Exercise prompt -
Write the material out again exactly as it stands.

══ Information provided ══

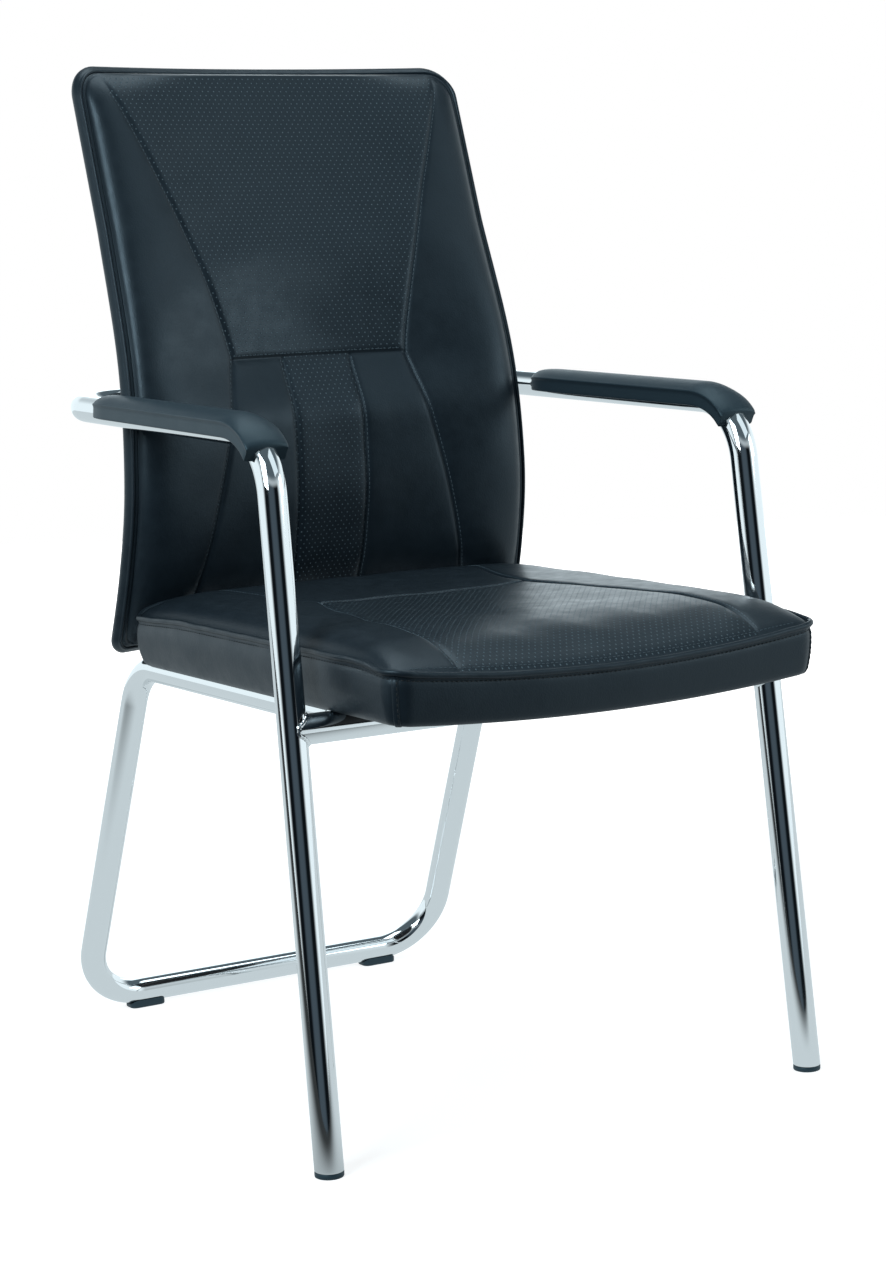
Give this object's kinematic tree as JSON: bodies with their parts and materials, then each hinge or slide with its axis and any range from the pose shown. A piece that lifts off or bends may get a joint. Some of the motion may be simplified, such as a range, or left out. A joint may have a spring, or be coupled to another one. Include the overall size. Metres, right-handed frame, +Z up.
{
  "type": "visitor chair",
  "caption": "Padded visitor chair with a high curved back and boxed seat on a bent chromed tube frame, with front legs that run on into arms and a rear loop that forms a sled bar.",
  "frame": {"origin": "on the floor, at the middle of the chair's bounding box", "axes": "+Z up, the front of the chair faces -Y, +X to the right when looking along +Y"},
  "size_m": [0.529, 0.6842, 0.9412],
  "materials": {
    "chrome_tube": "bright chromed steel tube",
    "seat_leather": "black bonded leather, fine grain, satin, perforated centre panel",
    "back_leather": "black bonded leather, fine grain, satin, perforated upper panel and strip",
    "plywood": "raw moulded plywood",
    "under_cover": "black non-woven cover",
    "moulded_plastic": "black moulded plastic with a fine grain",
    "painted_steel": "black powder coat",
    "zinc_bolt": "zinc plated"
  },
  "bodies": {
    "root": {"arm_leg_tube": "chrome_tube", "rear_loop_tube": "chrome_tube", "front_cross_bar": "chrome_tube", "seat_cushion": "seat_leather", "seat_board": "plywood", "seat_cover": "under_cover", "back_pad": "back_leather", "back_board": "plywood", "back_rear": "back_leather", "foot_plug_left": "moulded_plastic", "sled_glide_left": "moulded_plastic", "arm_pad_left": "moulded_plastic", "back_strap_upper_left": "painted_steel", "back_strap_lower_left": "painted_steel", "seat_bolt_strap_left": "zinc_bolt", "back_bolt_upper_left": "zinc_bolt", "back_bolt_lower_left": "zinc_bolt", "seat_tab_front_left": "painted_steel", "seat_bolt_front_left": "zinc_bolt", "seat_tab_rear_left": "painted_steel", "seat_bolt_rear_left": "zinc_bolt", "foot_plug_right": "moulded_plastic", "sled_glide_right": "moulded_plastic", "arm_pad_right": "moulded_plastic", "back_strap_upper_right": "painted_steel", "back_strap_lower_right": "painted_steel", "seat_bolt_strap_right": "zinc_bolt", "back_bolt_upper_right": "zinc_bolt", "back_bolt_lower_right": "zinc_bolt", "seat_tab_front_right": "painted_steel", "seat_bolt_front_right": "zinc_bolt", "seat_tab_rear_right": "painted_steel", "seat_bolt_rear_right": "zinc_bolt"}
  },
  "joints": []
}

═══

Output below -
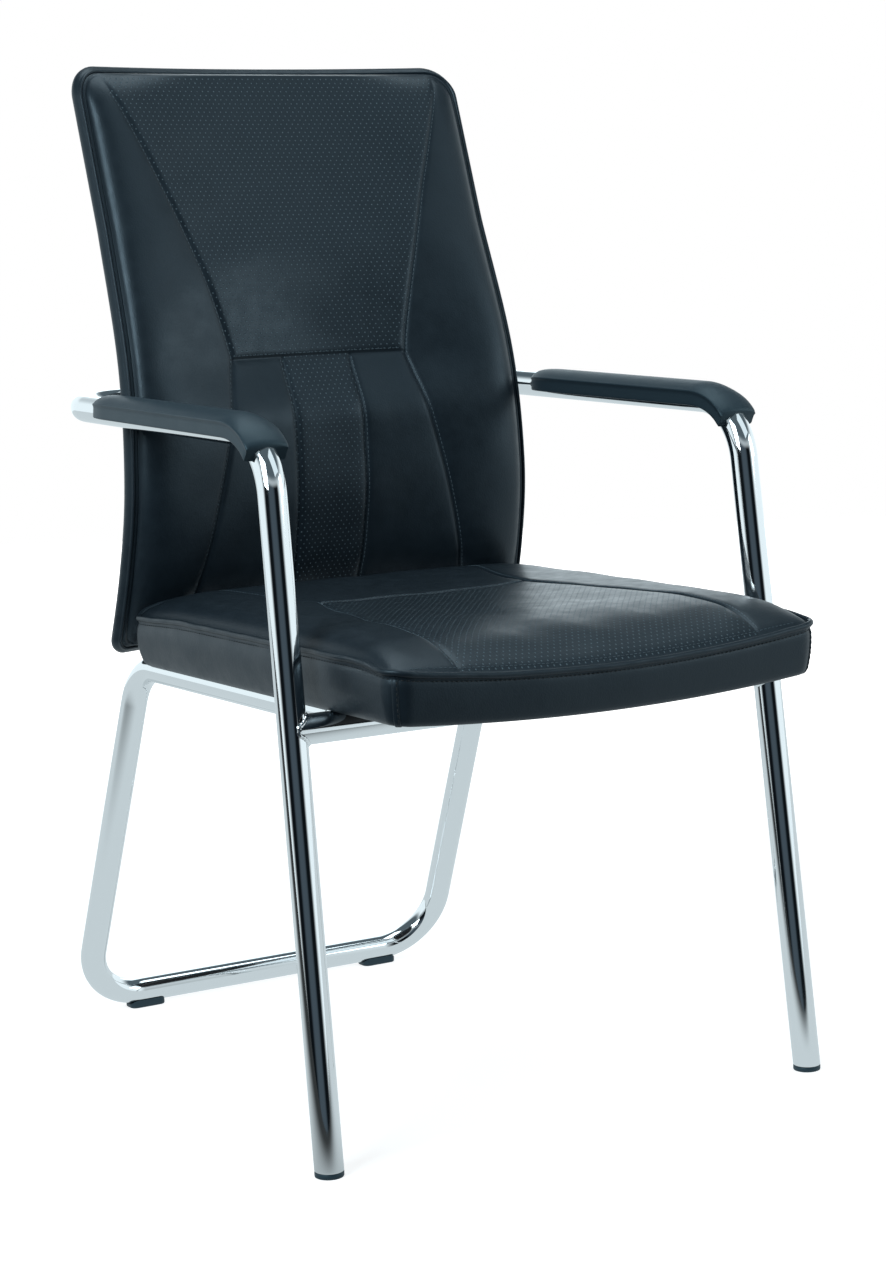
Give this object's kinematic tree as JSON: bodies with their parts and materials, then each hinge or slide with its axis and any range from the pose shown. A piece that lifts off or bends may get a joint. Some of the motion may be simplified, such as a range, or left out. A joint may have a spring, or be coupled to another one. Include the overall size. Metres, right-handed frame, +Z up.
{
  "type": "visitor chair",
  "caption": "Padded visitor chair with a high curved back and boxed seat on a bent chromed tube frame, with front legs that run on into arms and a rear loop that forms a sled bar.",
  "frame": {"origin": "on the floor, at the middle of the chair's bounding box", "axes": "+Z up, the front of the chair faces -Y, +X to the right when looking along +Y"},
  "size_m": [0.529, 0.6842, 0.9412],
  "materials": {
    "chrome_tube": "bright chromed steel tube",
    "seat_leather": "black bonded leather, fine grain, satin, perforated centre panel",
    "back_leather": "black bonded leather, fine grain, satin, perforated upper panel and strip",
    "plywood": "raw moulded plywood",
    "under_cover": "black non-woven cover",
    "moulded_plastic": "black moulded plastic with a fine grain",
    "painted_steel": "black powder coat",
    "zinc_bolt": "zinc plated"
  },
  "bodies": {
    "root": {"arm_leg_tube": "chrome_tube", "rear_loop_tube": "chrome_tube", "front_cross_bar": "chrome_tube", "seat_cushion": "seat_leather", "seat_board": "plywood", "seat_cover": "under_cover", "back_pad": "back_leather", "back_board": "plywood", "back_rear": "back_leather", "foot_plug_left": "moulded_plastic", "sled_glide_left": "moulded_plastic", "arm_pad_left": "moulded_plastic", "back_strap_upper_left": "painted_steel", "back_strap_lower_left": "painted_steel", "seat_bolt_strap_left": "zinc_bolt", "back_bolt_upper_left": "zinc_bolt", "back_bolt_lower_left": "zinc_bolt", "seat_tab_front_left": "painted_steel", "seat_bolt_front_left": "zinc_bolt", "seat_tab_rear_left": "painted_steel", "seat_bolt_rear_left": "zinc_bolt", "foot_plug_right": "moulded_plastic", "sled_glide_right": "moulded_plastic", "arm_pad_right": "moulded_plastic", "back_strap_upper_right": "painted_steel", "back_strap_lower_right": "painted_steel", "seat_bolt_strap_right": "zinc_bolt", "back_bolt_upper_right": "zinc_bolt", "back_bolt_lower_right": "zinc_bolt", "seat_tab_front_right": "painted_steel", "seat_bolt_front_right": "zinc_bolt", "seat_tab_rear_right": "painted_steel", "seat_bolt_rear_right": "zinc_bolt"}
  },
  "joints": []
}